Laona elementary students use iPads to improve math and reading skills.

“When students are using the iPads, they are so engaged they don’t even think of it as work,” said Kathy Krawze. “The learning through this interactive way really keeps them engaged.”

“The IPads have also made it possible to meet the individual needs of students,” said Ms. Stacy Flannery, sixth-grade teacher and the grant’s principal investigator. 

“It is a great tool because you can get a lot more information than just using a textbook,” said Liam, a Laona sixth-grader.

FIRED UP About Reading

Abrams Elementary students using iPads.

An Institute for Learning Partnership (ILP) grant awarded to Abrams (Wis.) Elementary School is supporting students’ love for reading and strengthening an internal motivation that will last a lifetime.

Elementary school teachers Danielle Baade and Shana Pociask received a $2,485 ILP grant for their “FIRED Up About Reading” project to address “summer reading slide off” among fourth-grade readers at Abrams. The slide off refers to students’ slow decline in reading skills over the summer months.

The grant provided Kindle Fires loaded with appropriate-leveled books and applications that were used during the school year and the summer to help maintain and improve reading skills.

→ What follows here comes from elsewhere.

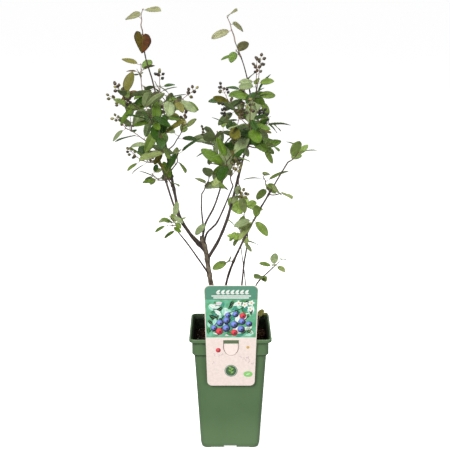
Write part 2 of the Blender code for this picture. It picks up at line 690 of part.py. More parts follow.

The program fostered parent participation during a Camp Fire Night that kicked off the summer reading with Kindle Fires.

Teachers confirm that the “FIRED Up About Reading” program was a great success in avoiding the summer slide.

“Every one of the participants maintained their reading level and many improved,” Baade said.

“As professionals we also gained new insights into action research and technology implementation and we grew professionally; but the biggest winners were the students,” Pociask said.

Student Isabelle Dequaine commented in support of the program.

“I really liked how the books were on here (the Kindle) and that I could just carry this instead of a book. I liked how it showed where I was in the book. I also liked the learning games,” she said.